** START **

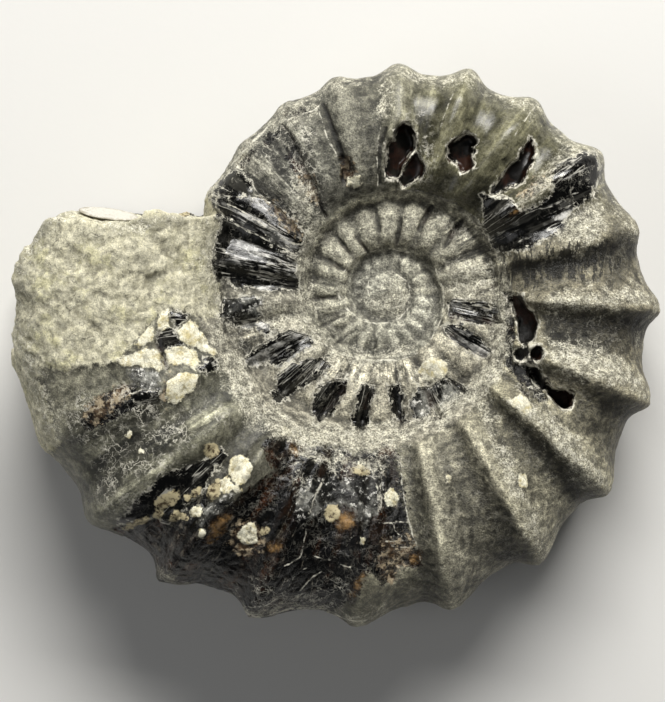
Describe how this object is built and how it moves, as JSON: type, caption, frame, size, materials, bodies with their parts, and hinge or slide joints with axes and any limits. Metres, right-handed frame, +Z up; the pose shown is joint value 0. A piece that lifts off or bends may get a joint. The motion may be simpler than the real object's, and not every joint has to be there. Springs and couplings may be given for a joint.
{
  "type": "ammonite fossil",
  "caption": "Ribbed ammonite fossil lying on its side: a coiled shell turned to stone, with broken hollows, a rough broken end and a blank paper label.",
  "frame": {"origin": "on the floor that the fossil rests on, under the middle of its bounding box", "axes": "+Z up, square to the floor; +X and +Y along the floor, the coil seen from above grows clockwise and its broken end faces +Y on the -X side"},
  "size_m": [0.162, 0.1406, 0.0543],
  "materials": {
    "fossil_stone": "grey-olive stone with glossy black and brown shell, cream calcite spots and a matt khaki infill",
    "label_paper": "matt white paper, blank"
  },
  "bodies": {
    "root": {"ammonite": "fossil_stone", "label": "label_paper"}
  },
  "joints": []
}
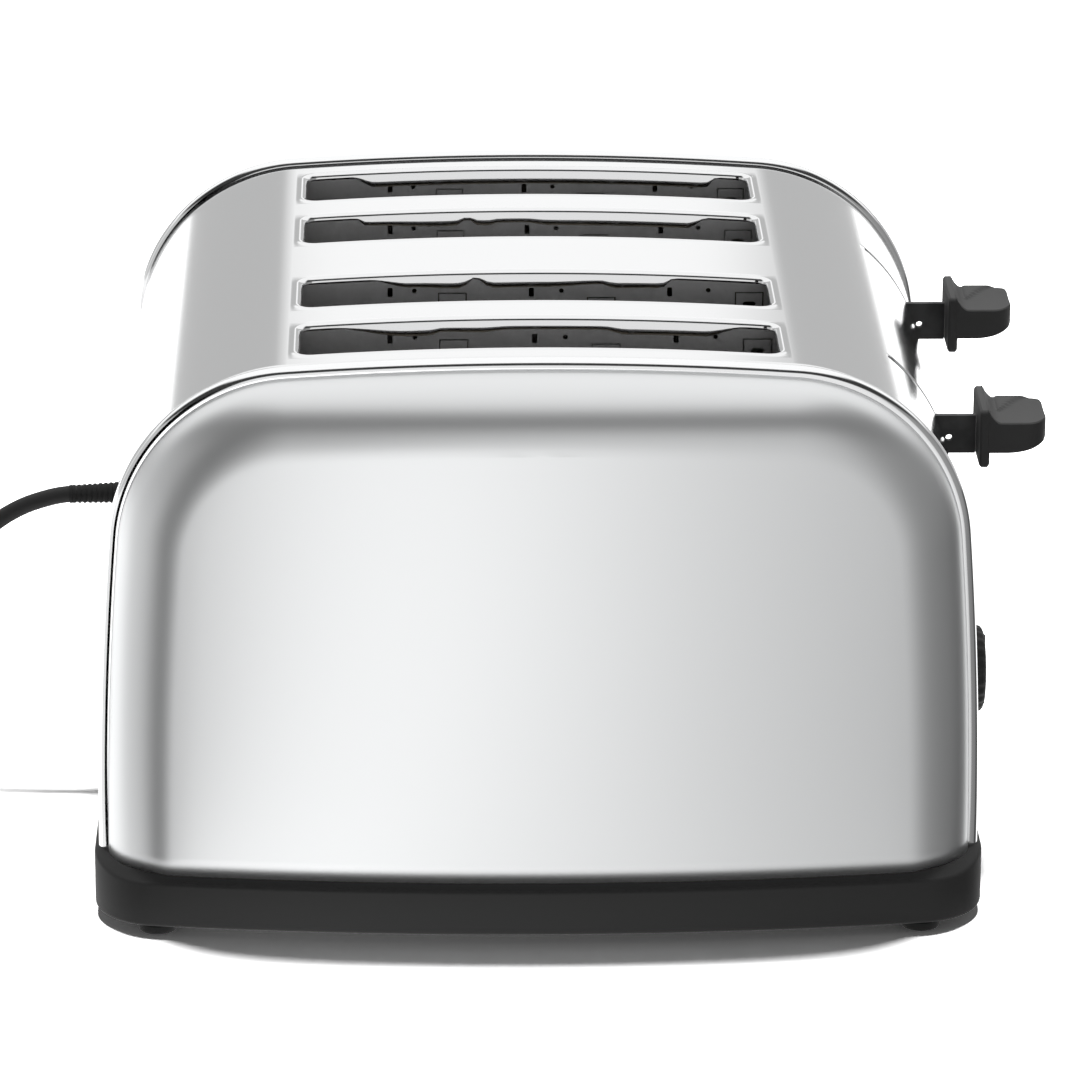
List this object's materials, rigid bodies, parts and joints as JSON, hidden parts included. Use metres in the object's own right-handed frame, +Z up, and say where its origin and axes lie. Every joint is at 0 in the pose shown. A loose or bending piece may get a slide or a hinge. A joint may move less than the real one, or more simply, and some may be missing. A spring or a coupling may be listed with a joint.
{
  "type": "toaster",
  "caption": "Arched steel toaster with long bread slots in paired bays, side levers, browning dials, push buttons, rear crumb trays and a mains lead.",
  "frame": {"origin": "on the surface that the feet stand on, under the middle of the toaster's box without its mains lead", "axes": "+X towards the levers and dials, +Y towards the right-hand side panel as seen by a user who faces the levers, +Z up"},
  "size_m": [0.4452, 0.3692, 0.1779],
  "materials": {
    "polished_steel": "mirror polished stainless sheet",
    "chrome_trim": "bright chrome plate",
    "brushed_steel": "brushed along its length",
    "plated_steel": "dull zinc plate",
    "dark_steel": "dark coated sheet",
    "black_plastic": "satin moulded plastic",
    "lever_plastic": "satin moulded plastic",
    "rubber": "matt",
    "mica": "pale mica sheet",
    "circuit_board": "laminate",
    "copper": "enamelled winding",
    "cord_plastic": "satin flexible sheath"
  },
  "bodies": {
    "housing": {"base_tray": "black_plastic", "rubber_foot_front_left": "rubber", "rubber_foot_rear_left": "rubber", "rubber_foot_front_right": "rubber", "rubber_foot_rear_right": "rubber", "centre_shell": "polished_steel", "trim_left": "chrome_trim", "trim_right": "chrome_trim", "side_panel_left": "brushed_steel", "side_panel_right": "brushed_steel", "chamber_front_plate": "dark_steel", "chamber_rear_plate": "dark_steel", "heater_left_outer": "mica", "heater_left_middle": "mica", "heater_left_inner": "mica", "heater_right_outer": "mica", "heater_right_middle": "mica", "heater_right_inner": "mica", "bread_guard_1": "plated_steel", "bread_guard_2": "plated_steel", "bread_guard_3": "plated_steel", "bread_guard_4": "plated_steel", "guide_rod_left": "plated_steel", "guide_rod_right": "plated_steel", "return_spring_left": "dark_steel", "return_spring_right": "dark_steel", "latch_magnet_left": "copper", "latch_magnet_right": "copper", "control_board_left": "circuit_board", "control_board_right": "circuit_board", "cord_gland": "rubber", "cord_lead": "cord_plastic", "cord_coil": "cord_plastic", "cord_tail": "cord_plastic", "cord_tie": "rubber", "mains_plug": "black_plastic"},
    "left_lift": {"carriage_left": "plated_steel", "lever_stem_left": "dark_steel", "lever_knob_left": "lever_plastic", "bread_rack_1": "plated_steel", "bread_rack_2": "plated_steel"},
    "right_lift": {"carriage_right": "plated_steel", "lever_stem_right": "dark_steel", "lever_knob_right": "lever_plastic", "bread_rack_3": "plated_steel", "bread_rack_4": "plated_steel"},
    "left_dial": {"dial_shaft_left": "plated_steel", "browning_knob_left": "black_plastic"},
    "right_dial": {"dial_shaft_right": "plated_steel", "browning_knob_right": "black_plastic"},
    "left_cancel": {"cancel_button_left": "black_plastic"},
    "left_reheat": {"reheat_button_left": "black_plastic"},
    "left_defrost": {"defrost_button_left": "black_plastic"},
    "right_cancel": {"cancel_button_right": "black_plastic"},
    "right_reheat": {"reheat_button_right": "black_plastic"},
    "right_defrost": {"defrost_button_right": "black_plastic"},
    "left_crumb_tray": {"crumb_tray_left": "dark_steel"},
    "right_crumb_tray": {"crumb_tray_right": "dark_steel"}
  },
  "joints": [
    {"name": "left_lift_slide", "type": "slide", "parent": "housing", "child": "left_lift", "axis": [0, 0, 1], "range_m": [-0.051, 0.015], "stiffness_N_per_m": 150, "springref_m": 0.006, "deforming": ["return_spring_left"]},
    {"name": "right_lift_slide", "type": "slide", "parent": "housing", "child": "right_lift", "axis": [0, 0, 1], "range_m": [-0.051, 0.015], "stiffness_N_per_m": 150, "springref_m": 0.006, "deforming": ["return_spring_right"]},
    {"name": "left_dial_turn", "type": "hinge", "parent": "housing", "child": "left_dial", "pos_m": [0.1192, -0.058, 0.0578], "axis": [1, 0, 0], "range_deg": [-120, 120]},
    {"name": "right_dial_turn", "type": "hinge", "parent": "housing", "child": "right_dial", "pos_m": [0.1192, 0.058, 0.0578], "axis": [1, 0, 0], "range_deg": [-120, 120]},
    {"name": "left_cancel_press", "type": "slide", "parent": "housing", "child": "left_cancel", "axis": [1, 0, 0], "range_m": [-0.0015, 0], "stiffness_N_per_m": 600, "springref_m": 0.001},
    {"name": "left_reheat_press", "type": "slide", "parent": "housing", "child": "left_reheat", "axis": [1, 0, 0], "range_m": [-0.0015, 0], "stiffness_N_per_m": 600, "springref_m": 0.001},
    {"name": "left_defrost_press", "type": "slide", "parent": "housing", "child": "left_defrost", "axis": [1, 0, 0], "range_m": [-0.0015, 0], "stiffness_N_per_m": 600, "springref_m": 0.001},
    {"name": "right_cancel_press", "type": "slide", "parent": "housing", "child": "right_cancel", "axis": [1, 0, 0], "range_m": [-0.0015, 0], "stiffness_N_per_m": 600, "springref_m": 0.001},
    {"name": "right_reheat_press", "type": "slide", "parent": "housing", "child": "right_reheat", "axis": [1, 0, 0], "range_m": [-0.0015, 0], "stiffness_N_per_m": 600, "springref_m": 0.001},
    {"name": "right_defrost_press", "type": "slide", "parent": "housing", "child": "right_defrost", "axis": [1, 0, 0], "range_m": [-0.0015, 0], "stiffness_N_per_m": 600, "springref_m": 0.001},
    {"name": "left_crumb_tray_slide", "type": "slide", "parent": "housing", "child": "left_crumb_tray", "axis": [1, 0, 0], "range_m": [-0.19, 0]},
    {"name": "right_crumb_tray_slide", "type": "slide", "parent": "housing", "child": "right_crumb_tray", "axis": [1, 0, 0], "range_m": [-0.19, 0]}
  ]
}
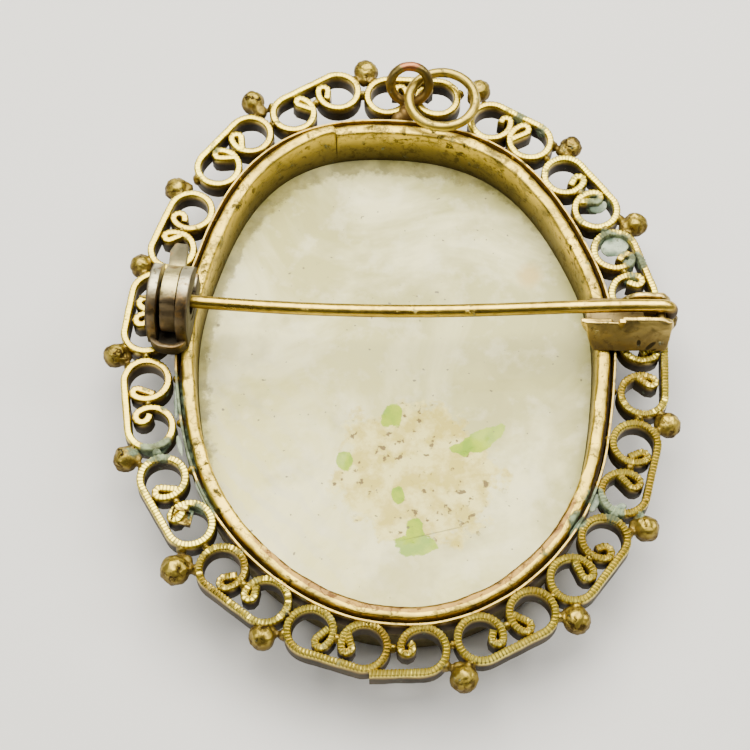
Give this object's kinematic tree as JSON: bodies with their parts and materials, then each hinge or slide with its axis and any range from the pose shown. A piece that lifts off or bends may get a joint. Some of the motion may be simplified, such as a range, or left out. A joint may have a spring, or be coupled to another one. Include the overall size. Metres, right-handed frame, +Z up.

** END **

Count the lines of the listing above that include the word "their" and state the total with nothing else.

* Result *
2